GOAL → Select the lines that hold the word "json" and copy each one.

EXERCISE INPUTS →
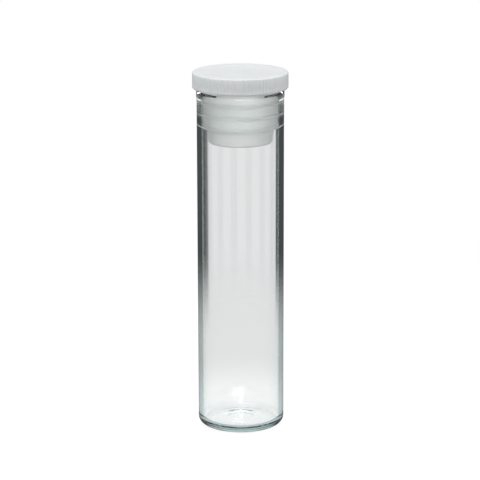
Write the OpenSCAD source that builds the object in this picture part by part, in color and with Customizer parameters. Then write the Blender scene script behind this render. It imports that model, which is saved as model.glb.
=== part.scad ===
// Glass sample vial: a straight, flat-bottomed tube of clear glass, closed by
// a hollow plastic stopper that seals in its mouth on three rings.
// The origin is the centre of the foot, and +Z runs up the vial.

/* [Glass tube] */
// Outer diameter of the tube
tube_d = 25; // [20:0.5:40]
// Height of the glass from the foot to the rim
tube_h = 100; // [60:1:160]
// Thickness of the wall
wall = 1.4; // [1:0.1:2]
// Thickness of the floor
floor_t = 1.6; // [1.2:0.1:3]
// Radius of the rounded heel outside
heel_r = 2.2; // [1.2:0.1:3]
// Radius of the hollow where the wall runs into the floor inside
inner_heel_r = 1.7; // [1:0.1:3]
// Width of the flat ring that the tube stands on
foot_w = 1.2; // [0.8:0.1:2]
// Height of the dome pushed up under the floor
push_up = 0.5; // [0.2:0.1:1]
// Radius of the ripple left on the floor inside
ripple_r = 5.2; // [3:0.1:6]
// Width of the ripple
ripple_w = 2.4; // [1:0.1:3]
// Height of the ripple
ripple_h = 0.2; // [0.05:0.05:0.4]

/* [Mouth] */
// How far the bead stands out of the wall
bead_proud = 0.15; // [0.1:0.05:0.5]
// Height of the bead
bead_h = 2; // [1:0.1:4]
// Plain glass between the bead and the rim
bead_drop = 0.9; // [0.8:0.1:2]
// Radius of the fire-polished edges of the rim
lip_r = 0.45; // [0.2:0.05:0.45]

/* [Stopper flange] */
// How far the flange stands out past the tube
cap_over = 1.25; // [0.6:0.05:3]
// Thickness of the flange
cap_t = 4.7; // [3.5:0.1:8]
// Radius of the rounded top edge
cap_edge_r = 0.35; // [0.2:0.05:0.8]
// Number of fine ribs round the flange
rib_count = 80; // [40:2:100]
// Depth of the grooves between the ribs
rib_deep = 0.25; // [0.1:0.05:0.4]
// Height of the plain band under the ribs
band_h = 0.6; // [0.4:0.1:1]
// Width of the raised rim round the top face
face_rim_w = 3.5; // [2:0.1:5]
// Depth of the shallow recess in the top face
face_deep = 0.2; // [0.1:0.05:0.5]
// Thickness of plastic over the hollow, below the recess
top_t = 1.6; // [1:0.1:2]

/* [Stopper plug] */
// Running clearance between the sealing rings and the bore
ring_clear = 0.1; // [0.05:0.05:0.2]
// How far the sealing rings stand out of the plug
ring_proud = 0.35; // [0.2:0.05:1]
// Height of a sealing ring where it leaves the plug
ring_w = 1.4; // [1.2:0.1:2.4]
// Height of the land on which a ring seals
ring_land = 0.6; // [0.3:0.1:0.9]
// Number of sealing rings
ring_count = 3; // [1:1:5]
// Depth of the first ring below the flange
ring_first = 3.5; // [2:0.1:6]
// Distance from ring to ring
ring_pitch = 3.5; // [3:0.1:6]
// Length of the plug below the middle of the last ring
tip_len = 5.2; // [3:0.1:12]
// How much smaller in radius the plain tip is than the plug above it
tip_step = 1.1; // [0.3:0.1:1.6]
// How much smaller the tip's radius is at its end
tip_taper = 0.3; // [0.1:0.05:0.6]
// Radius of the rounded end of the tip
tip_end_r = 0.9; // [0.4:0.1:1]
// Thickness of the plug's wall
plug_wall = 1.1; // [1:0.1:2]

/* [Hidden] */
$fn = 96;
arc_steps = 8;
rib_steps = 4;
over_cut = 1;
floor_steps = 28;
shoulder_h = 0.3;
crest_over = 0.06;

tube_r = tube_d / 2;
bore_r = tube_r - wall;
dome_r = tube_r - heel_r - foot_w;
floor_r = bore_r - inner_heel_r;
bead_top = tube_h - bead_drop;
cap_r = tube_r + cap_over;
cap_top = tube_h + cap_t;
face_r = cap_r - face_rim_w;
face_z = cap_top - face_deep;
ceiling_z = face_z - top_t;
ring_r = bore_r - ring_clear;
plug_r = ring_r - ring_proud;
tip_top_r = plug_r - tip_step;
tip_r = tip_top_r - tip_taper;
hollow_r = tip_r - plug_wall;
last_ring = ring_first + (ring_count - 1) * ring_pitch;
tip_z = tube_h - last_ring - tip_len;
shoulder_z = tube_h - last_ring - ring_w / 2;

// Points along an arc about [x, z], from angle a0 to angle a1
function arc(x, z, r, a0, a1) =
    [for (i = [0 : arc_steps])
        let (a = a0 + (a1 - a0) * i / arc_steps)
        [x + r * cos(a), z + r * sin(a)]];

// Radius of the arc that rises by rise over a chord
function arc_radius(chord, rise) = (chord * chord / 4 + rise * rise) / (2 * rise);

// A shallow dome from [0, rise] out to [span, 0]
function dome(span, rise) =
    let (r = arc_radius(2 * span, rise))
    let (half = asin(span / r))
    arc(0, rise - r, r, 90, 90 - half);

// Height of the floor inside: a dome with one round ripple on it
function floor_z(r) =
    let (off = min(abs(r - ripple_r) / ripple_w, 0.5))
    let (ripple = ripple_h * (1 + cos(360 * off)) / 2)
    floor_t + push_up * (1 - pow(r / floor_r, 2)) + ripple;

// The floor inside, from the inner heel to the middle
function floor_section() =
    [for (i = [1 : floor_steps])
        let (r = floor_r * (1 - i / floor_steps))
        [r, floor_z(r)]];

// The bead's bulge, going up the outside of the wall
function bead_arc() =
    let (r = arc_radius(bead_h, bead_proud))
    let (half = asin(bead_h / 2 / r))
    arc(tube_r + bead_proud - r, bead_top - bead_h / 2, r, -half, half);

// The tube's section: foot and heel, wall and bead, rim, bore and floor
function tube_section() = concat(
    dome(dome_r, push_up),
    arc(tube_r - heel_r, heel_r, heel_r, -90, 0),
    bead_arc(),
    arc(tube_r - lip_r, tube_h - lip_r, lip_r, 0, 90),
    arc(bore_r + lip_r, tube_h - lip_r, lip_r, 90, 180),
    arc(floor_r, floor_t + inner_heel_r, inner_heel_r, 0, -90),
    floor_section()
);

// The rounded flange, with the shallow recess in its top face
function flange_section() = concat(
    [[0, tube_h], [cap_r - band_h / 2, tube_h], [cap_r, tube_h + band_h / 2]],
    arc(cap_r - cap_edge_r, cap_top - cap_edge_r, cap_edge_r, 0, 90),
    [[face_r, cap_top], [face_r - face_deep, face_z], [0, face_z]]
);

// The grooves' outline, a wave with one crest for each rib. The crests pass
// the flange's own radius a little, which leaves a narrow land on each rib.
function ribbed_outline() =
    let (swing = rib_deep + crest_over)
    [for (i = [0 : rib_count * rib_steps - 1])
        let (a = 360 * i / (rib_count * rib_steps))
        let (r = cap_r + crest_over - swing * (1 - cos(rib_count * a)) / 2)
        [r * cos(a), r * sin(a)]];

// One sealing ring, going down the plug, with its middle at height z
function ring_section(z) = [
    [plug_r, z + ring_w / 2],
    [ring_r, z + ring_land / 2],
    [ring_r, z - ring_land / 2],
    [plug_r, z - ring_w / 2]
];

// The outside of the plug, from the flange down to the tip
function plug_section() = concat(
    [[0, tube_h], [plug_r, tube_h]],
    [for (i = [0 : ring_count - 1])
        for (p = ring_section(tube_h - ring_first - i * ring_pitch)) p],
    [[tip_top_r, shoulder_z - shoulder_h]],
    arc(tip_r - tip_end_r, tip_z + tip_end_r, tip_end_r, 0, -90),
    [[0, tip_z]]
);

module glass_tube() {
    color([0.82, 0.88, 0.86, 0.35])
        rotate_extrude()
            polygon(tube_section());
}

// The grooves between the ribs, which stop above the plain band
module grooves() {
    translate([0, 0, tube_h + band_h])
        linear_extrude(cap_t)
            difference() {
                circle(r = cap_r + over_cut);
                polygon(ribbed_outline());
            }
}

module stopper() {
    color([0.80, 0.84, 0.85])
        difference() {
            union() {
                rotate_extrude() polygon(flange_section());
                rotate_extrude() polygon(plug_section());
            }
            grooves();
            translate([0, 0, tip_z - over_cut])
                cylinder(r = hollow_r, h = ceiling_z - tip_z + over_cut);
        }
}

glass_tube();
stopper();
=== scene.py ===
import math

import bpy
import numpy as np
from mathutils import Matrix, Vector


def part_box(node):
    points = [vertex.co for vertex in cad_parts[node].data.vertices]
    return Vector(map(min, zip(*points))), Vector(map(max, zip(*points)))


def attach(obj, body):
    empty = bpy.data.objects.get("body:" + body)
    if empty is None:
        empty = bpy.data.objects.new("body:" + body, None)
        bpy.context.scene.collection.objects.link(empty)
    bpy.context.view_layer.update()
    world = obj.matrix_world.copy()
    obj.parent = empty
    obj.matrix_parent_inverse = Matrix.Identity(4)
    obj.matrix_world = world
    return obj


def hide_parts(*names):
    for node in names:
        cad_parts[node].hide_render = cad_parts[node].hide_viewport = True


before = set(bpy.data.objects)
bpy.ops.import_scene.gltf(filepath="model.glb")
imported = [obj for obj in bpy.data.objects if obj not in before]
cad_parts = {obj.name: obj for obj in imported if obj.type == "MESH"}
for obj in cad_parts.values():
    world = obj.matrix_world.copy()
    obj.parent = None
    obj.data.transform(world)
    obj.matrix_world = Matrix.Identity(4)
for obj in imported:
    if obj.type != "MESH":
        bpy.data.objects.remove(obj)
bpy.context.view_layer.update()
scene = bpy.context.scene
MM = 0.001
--
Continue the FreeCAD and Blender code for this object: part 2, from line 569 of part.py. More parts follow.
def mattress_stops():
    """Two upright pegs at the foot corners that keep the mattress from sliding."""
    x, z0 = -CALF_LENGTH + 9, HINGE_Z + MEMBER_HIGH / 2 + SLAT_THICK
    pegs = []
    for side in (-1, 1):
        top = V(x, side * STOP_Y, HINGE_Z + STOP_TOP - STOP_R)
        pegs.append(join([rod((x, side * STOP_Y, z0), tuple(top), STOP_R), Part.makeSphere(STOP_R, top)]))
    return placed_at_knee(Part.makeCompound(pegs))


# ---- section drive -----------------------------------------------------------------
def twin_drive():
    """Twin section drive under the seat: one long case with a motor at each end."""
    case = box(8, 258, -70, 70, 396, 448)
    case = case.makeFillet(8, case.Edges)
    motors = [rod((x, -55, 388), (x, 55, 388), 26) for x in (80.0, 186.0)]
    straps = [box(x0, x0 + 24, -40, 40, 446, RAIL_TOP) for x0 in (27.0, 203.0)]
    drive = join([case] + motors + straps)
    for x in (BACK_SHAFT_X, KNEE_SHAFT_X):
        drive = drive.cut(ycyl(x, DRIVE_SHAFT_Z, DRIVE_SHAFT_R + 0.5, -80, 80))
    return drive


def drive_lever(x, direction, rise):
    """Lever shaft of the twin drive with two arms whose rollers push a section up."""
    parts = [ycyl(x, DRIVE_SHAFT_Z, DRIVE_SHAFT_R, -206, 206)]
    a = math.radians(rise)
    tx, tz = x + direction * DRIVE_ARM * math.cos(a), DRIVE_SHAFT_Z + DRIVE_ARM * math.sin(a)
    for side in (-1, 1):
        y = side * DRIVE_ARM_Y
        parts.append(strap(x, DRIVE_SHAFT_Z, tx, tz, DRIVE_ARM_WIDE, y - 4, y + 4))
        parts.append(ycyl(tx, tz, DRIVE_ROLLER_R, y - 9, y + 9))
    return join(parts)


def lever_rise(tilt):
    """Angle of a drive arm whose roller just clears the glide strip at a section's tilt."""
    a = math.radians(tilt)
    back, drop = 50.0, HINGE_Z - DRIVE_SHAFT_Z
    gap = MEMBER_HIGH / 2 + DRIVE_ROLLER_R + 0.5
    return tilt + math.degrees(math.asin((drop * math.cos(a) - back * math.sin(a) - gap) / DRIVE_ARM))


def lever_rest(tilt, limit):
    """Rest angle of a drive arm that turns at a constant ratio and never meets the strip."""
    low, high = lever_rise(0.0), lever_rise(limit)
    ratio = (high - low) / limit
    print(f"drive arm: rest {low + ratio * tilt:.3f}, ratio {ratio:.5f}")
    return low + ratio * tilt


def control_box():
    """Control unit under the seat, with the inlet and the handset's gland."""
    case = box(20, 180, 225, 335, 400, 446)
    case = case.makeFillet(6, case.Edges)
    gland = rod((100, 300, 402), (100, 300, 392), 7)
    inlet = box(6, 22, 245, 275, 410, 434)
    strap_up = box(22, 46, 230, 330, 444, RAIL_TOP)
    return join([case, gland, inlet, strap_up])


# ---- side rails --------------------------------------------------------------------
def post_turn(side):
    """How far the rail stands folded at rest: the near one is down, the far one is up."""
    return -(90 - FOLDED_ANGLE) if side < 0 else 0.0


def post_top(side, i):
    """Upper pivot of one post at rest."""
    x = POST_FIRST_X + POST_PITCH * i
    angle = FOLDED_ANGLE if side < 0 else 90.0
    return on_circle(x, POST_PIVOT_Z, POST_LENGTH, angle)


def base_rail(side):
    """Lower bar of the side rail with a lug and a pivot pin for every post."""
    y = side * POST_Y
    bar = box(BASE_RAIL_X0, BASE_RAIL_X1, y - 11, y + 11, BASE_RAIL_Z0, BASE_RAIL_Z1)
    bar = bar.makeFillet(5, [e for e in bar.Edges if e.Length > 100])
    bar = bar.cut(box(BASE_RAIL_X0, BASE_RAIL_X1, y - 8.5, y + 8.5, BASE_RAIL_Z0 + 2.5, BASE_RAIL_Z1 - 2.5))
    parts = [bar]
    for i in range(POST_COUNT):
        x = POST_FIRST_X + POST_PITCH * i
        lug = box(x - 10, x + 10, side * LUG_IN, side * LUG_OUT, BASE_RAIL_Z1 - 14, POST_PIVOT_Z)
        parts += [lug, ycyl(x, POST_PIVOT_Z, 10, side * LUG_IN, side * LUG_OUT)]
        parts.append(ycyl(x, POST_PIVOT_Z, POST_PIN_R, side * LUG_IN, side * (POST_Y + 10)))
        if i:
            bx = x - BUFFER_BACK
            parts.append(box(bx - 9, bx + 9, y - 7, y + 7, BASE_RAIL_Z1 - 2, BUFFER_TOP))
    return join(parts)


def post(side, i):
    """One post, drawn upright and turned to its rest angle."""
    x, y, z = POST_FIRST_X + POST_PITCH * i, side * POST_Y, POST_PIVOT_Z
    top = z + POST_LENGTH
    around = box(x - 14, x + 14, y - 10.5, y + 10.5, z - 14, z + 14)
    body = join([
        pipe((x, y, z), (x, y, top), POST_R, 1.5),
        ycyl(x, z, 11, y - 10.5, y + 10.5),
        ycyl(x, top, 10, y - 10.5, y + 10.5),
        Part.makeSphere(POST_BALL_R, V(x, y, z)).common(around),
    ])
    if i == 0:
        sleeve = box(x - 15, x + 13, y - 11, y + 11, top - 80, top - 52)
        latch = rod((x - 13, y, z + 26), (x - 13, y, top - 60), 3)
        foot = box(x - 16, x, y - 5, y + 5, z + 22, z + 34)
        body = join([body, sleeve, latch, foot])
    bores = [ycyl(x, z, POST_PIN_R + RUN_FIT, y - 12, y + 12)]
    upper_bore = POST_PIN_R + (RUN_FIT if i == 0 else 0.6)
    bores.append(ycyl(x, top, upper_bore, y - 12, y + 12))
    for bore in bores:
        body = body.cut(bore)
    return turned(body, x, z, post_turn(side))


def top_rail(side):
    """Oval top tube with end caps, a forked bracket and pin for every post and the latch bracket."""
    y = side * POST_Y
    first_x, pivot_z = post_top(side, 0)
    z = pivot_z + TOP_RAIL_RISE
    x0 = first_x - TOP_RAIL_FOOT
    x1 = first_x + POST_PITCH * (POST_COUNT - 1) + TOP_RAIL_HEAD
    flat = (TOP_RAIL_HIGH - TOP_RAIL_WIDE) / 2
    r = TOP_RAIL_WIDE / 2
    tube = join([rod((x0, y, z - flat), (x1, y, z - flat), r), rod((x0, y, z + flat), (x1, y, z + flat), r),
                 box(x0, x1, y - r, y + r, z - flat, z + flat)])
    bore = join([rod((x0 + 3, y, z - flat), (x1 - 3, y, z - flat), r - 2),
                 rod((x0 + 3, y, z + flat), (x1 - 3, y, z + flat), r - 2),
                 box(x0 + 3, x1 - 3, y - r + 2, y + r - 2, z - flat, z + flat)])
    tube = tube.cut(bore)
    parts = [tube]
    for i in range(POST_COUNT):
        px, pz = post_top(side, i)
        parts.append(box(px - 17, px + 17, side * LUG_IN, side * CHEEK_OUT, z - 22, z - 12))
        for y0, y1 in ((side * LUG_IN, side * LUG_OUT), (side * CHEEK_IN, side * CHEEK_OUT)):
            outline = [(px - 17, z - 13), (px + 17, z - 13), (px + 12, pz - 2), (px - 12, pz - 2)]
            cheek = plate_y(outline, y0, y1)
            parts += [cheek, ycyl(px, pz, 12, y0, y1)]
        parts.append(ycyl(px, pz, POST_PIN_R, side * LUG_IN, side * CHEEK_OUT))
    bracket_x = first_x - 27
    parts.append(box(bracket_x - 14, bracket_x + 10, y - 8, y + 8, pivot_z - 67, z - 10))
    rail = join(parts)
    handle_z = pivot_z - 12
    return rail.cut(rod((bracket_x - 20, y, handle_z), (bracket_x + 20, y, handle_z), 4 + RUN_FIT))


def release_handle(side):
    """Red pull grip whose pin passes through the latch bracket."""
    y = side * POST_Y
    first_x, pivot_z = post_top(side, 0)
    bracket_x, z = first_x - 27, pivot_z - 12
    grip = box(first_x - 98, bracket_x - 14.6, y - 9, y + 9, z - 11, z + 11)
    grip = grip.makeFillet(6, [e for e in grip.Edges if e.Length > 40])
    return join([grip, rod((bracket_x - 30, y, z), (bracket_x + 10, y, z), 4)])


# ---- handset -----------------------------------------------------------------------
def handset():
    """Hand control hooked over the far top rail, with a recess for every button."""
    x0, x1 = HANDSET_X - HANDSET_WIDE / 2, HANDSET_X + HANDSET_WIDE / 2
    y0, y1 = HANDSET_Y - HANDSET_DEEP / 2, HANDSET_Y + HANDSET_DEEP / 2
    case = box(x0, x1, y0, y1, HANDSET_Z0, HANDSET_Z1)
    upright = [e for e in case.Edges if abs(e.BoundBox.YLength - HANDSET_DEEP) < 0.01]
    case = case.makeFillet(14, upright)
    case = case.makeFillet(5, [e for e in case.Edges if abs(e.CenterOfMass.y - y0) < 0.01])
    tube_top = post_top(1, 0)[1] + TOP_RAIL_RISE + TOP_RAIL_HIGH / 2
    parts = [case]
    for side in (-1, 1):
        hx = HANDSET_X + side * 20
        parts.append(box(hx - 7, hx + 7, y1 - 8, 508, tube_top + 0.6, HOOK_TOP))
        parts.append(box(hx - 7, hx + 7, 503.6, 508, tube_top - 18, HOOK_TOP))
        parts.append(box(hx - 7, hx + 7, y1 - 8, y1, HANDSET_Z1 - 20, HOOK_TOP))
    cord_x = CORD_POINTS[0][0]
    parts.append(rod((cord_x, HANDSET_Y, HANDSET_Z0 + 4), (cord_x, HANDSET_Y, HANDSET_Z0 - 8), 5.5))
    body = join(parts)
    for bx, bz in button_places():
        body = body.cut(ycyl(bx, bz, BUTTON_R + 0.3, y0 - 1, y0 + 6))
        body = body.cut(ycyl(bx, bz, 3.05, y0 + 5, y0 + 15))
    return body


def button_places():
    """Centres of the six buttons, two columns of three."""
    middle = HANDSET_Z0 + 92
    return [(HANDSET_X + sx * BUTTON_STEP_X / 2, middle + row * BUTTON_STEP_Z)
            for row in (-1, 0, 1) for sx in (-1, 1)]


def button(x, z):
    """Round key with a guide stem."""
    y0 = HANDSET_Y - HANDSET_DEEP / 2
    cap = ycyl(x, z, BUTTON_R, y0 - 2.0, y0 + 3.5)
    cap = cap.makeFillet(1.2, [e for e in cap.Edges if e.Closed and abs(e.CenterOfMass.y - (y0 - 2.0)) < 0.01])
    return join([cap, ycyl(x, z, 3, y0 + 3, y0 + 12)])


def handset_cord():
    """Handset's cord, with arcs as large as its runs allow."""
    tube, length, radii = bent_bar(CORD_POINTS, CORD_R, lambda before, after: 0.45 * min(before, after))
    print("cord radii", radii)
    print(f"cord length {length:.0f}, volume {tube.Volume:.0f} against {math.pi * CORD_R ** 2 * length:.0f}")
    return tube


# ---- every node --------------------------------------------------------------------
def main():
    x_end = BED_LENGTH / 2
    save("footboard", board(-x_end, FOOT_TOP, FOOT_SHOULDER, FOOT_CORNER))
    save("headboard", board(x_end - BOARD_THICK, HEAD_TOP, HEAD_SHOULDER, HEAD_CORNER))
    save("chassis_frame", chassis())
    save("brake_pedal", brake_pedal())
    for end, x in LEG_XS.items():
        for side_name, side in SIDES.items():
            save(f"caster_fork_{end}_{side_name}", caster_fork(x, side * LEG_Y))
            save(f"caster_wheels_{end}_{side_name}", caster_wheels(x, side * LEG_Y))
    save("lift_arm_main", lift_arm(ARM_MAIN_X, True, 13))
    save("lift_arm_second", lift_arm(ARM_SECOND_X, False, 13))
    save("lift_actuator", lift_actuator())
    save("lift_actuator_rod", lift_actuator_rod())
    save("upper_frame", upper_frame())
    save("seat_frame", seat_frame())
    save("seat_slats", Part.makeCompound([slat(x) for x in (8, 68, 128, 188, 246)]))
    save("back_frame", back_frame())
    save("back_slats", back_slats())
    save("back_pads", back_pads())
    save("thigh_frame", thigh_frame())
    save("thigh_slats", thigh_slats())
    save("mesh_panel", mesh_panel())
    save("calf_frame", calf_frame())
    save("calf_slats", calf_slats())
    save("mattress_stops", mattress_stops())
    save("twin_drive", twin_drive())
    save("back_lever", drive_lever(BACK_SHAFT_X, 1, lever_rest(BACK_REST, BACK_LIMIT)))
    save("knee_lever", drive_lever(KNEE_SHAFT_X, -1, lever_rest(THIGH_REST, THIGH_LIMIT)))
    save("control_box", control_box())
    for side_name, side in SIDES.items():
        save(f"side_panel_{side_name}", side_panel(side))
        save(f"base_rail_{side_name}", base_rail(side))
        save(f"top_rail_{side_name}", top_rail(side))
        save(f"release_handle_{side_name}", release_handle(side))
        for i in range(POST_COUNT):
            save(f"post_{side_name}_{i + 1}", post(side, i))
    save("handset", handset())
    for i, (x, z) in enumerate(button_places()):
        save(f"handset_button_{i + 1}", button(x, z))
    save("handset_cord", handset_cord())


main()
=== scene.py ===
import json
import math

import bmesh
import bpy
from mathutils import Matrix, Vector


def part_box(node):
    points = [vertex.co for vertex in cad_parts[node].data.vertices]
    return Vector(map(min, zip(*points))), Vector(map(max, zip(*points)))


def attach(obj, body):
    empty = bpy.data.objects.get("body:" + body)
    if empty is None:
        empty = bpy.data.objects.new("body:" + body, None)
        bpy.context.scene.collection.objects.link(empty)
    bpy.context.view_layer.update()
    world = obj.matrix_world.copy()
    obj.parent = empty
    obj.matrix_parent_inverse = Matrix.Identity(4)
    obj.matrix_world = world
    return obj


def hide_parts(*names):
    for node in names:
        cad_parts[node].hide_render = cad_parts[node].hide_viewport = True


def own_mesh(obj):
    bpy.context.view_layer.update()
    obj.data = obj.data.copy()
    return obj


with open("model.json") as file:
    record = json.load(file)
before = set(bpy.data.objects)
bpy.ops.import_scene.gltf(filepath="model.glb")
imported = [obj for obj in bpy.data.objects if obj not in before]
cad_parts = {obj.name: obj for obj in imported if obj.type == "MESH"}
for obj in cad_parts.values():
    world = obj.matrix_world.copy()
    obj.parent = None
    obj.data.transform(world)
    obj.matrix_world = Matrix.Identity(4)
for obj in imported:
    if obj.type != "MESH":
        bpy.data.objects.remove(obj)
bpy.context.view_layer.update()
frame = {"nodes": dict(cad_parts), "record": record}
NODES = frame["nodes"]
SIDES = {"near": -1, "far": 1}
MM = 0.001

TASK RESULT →
import json
with open("model.json") as file:
    record = json.load(file)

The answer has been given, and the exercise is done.